Task statement: Repeat exactly what appears from the opening line of the listing to the line with "piece('lead_wire_black', lead(leadXs[1], 1), blackLead);", inclusive.

Data excerpt:
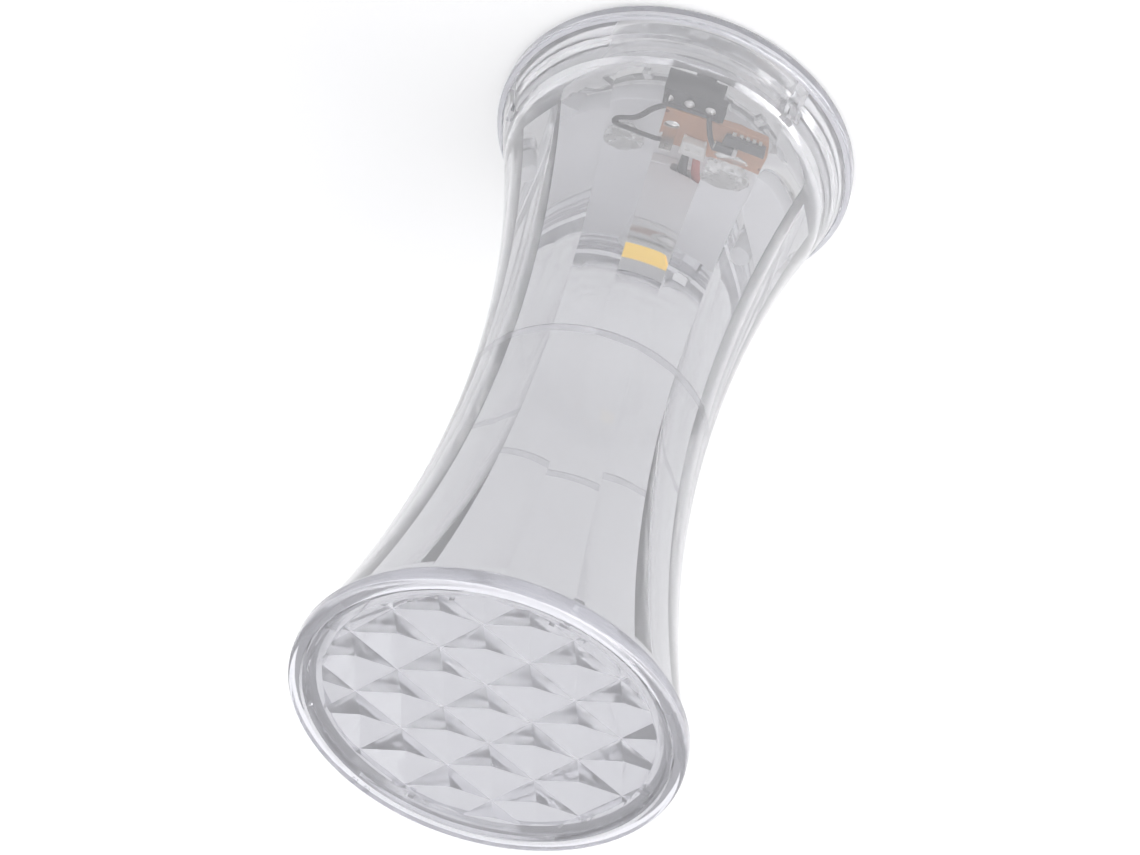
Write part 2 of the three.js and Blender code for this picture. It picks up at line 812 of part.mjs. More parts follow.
// Two insulated leads: out of the plug, through the window and up the post to the light source.
function lead(startX, side) {
  const endX = side * leadHoleX;
  const start = connectorBack - connectorWidth / 4;
  const crossing = windowX + (side * leadSpacing) / 2;
  const windowLevel = postFoot + windowFoot + windowHeight / 2;
  return wire([
    [startX, start, leadLevel],
    [startX, connectorBack + leadRadius, leadLevel],
    [crossing, -postRadius, windowLevel],
    [crossing, leadHoleY, windowLevel],
    [(crossing + endX) / 2, leadHoleY, windowLevel + windowHeight],
    [endX, leadHoleY, postFoot + postHeight / 2 + windowHeight],
    [endX, leadHoleY, postTop - 2 * postWall],
    [endX, leadHoleY, ledBoardTop],
  ]);
}
piece('lead_wire_red', lead(leadXs[0], -1), redLead);
piece('lead_wire_black', lead(leadXs[1], 1), blackLead);

// Drops of solder: on the switch's terminals, on the board's pads, on the contact tab and on the lead ends.
const firstTerminal = (-(terminalCount - 1) * terminalPitch) / 2;
const terminalXs = Array.from({ length: terminalCount }, (_, i) => firstTerminal + i * terminalPitch);
terminalXs.forEach((x, i) => {
  const drop = dome(solderRadius, solderHeight, onBoard, x, switchY, solderSteps);
  piece(`terminal_solder_${i + 1}`, drop, solderTin);
});
piece('pad_solder_1', dome(padRadius, solderHeight, onBoard, padX, padY, solderSteps), solderTin);
piece(
  'pad_solder_2',
  dome(solderRadius, solderHeight, onBoard, wirePadX, connectorY, solderSteps),
  solderTin,
);
const tabCut = block(
  tabWidth + 2 * stackGap,
  contactThickness + 2 * stackGap,
  boardTop,
  boardTop + tabRise,
  tabX,
  tabY,
);
piece(
  'tab_solder',
  dome(tabSolderRadius, solderHeight, onBoard, tabX, tabY, solderSteps).subtract(tabCut),
  solderTin,
);
[-1, 1].forEach((side, i) => {
  const foot = ledBoardTop + stackGap;
  const drop = dome(solderRadius, solderHeight, foot, side * leadHoleX, leadHoleY, solderSteps);
  piece(`lead_solder_${i + 1}`, drop, solderTin);
});

// Wires of the switch: a short one from its left terminal to the board, and one from its right terminal that
// swings out to the right, turns back and ends on the board beside the plug.
const wireLevel = onBoard + solderHeight + stackGap + leadRadius;
const rightTerminal = terminalXs[terminalCount - 1];
const loopX = rightTerminal + loopReach;
const loopY = switchY + loopDepth;
const shortWire = wire([
  [terminalXs[0], switchY, wireLevel],
  [(terminalXs[0] + padX) / 2, (switchY + padY) / 2, wireLevel + shortWireRise],
  [padX, padY, wireLevel],
]);
const longWire = wire([
  [rightTerminal, switchY, wireLevel],
  [rightTerminal + loopReach / 3, switchY + loopDepth / 3, wireLevel],
  [rightTerminal + (2 * loopReach) / 3, loopY - loopWidth / 3, wireLevel],
  [loopX, loopY + loopWidth / 2, wireLevel],
  [rightTerminal + (2 * loopReach) / 3, loopY + loopWidth, wireLevel],
  [rightTerminal, loopY + loopWidth, wireLevel],
  [wirePadX, connectorY, wireLevel],
]);
piece('switch_wire_1', shortWire, blackLead);
piece('switch_wire_2', longWire, blackLead);

// Clear glue, left by hand on the housing and on the driver board.
const onRoof = roofTop + stackGap;
const rightGlue = longDrop(rightGlueLength, rightGlueWidth, rightGlueHeight, onRoof, rightGlueX, rightGlueY);
const boardGlue = longDrop(boardGlueLength, boardGlueWidth, boardGlueHeight, onBoard, boardGlueX, boardGlueY);
const backGlue = longDrop(backGlueLength, backGlueWidth, backGlueHeight, onRoof, backGlueX, backGlueY);
[rightGlue, boardGlue, backGlue].forEach((drop, i) => {
  piece(`glue_drop_${i + 1}`, drop, clearGlue);
});

// Slide switch: a black body with a flange level with the board, three terminals, and a knob that reaches down
// through the base.
const switchWell = block(
  knobLength + knobSlack,
  knobWidth + 2 * fitGap,
  switchFoot - overrun,
  switchFoot + switchWellDepth,
  0,
  switchY,
);
const switchFlange = block(
  switchFlangeReach + switchLength / 2,
  switchFlangeWidth,
  switchTop - switchFlangeThickness,
  switchTop,
  (switchLength / 2 - switchFlangeReach) / 2,
  (switchFront + switchBack) / 2,
);
const switchCase = block(switchLength, switchWidth, switchFoot, switchTop, 0, switchY).add(switchFlange);
const switchRoom = rod(fluteAt(switchTop) - fitGap, switchFoot, switchTop, 0, 0, bodySides);
const terminalFoot = switchTop - terminalLength;
const terminalBores = terminalXs.map((x) =>
  rod(terminalRadius + stackGap, terminalFoot - stackGap, switchTop + overrun, x, switchY, smallSides),
);
piece('switch_body', cutBy(switchCase.intersect(switchRoom), [switchWell, ...terminalBores]), blackResin);
terminalXs.forEach((x, i) => {
  const pin = rod(terminalRadius, terminalFoot, switchTop, x, switchY, smallSides);
  piece(`switch_terminal_${i + 1}`, pin, nickel);
});
const knobStem = block(knobLength, knobWidth, knobFloorGap + knobTipHeight / 2, knobTop, knobX, switchY);
const knobTip = block(knobTipLength, knobWidth, knobFloorGap, knobFloorGap + knobTipHeight, knobX, switchY);
piece('switch_knob', knobStem.add(knobTip), blackResin);

// Button cells: a can with a smaller cap, which is the negative side. The back cell stands the other way up.
cellPlaces.forEach(([x, y], i) => {
  const cell = turned([
    [0, cellFoot],
    [cellRadius * cellCanShare, cellFoot],
    [cellRadius * cellCanShare, cellFoot + cellStep],
    [cellRadius - cellStepInset, cellFoot + cellStep],
    [cellRadius, cellFoot + cellStep + cellStepInset],
    [cellRadius, cellTop],
    [0, cellTop],
  ]);
  const upright = i === 0 ? cell.mirror([0, 0, 1]).translate([0, 0, cellFoot + cellTop]) : cell;
  piece(`button_cell_${i + 1}`, upright.translate([x, y, 0]), nickel);
});

// Contacts above the cells: one with a soldered tab, one that links the other two cells.
const topContactTop = topContactFoot + contactThickness;
const tab = block(tabWidth, contactThickness, topContactFoot, boardTop + tabRise, tabX, tabY);
const tabLink = strip(leftCell, [tabX, tabY], tabWidth, topContactFoot, topContactTop);
piece(
  'positive_contact',
  joined([rod(contactWidth / 2, topContactFoot, topContactTop, ...leftCell, smallSides), tabLink, tab]),
  nickel,
);
piece('top_link_contact', strip(backCell, rightCell, contactWidth, topContactFoot, topContactTop), nickel);

// Contacts on the door: each plate carries a raised spring tip under every cell that it serves.
function springTip([x, y]) {
  return rod(contactTip / 2, doorContactFoot, doorContactTop + contactRise, x, y, smallSides);
}
piece(
  'door_link_contact',
  joined([
    strip(leftCell, backCell, contactWidth, doorContactFoot, doorContactTop),
    springTip(leftCell),
    springTip(backCell),
  ]),
  nickel,
);
piece(
  'door_end_contact',
  joined([strip([0, 0], rightCell, contactTip, doorContactFoot, doorContactTop), springTip(rightCell)]),
  nickel,
);

// Middle pin: carries the last cell's pole from the door's contact up into the post.
const pinTop = roofTop + postBossHeight + contactRise;
piece('centre_pin', rod(pinRadius, doorContactTop + stackGap, pinTop, 0, 0, smallSides), nickel);

// Two screws from below, with slotted heads.
screwPlaces.forEach(([x, y], i) => {
  const headTop = baseLift + screwHeadHeight;
  const slot = block(2 * screwHeadRadius + overrun, screwSlotWidth, -overrun, baseLift + screwSlotDepth);
  const screw = joined([
    rod(screwHeadRadius, baseLift, headTop, 0, 0, smallSides),
    rod(screwRadius, headTop - stackGap, screwTip, 0, 0, smallSides),
  ]);
  piece(`base_screw_${i + 1}`, screw.subtract(slot).translate([x, y, 0]), screwSteel);
});

export default lamp;
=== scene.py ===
import bpy
from math import atan2, cos, hypot, pi, radians, sin, sqrt
from mathutils import Matrix, Vector


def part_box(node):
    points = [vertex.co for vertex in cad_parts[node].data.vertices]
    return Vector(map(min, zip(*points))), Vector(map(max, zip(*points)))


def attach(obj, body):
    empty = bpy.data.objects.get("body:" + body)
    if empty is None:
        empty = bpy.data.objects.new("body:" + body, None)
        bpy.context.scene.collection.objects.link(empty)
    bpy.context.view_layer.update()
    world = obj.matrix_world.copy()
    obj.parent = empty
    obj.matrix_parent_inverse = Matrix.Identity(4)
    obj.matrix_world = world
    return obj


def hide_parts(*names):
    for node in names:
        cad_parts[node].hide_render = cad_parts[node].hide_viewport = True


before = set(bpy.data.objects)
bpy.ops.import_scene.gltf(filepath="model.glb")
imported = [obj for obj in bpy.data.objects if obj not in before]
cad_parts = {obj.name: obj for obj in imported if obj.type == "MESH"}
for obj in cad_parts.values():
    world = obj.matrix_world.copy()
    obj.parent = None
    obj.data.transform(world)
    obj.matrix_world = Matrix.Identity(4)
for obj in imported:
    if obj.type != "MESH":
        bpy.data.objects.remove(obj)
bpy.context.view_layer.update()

# Camera: above and in front of the lamp, rolled so that the lamp's top points to the lower left of the
# picture. Its place, roll and lens are those of the photograph.
bpy.ops.object.camera_add()
camera = bpy.context.object
camera.name = "camera"
camera.data.lens = 133.25
camera.data.sensor_width = 36
camera.data.clip_start = 0.01
camera.data.clip_end = 20
camera.matrix_world = Matrix((
    (-0.94837, 0.31717, 0.0, 0.00146),
    (-0.21138, -0.63205, -0.74554, -0.3846),
    (-0.23646, -0.70705, 0.66646, 0.3968),
    (0, 0, 0, 1),
))
bpy.context.scene.camera = camera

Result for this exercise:
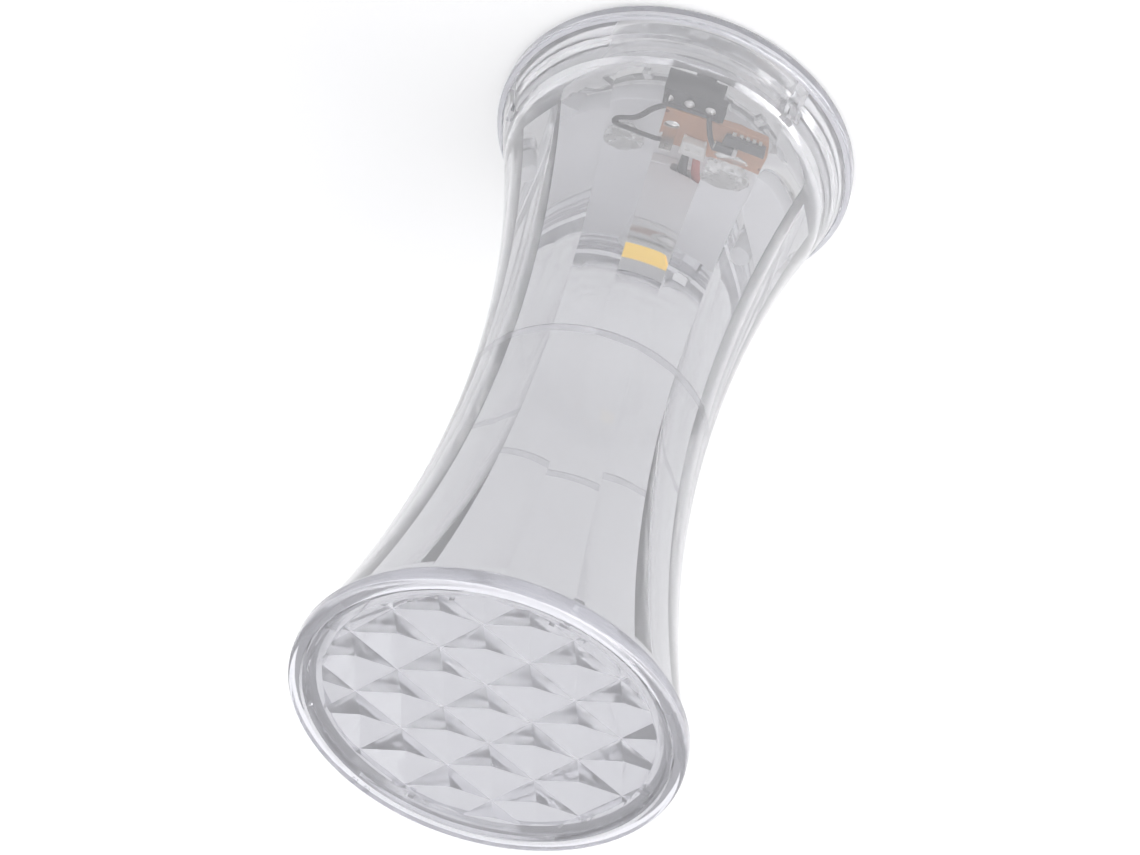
Write part 2 of the three.js and Blender code for this picture. It picks up at line 812 of part.mjs. More parts follow.
// Two insulated leads: out of the plug, through the window and up the post to the light source.
function lead(startX, side) {
  const endX = side * leadHoleX;
  const start = connectorBack - connectorWidth / 4;
  const crossing = windowX + (side * leadSpacing) / 2;
  const windowLevel = postFoot + windowFoot + windowHeight / 2;
  return wire([
    [startX, start, leadLevel],
    [startX, connectorBack + leadRadius, leadLevel],
    [crossing, -postRadius, windowLevel],
    [crossing, leadHoleY, windowLevel],
    [(crossing + endX) / 2, leadHoleY, windowLevel + windowHeight],
    [endX, leadHoleY, postFoot + postHeight / 2 + windowHeight],
    [endX, leadHoleY, postTop - 2 * postWall],
    [endX, leadHoleY, ledBoardTop],
  ]);
}
piece('lead_wire_red', lead(leadXs[0], -1), redLead);
piece('lead_wire_black', lead(leadXs[1], 1), blackLead);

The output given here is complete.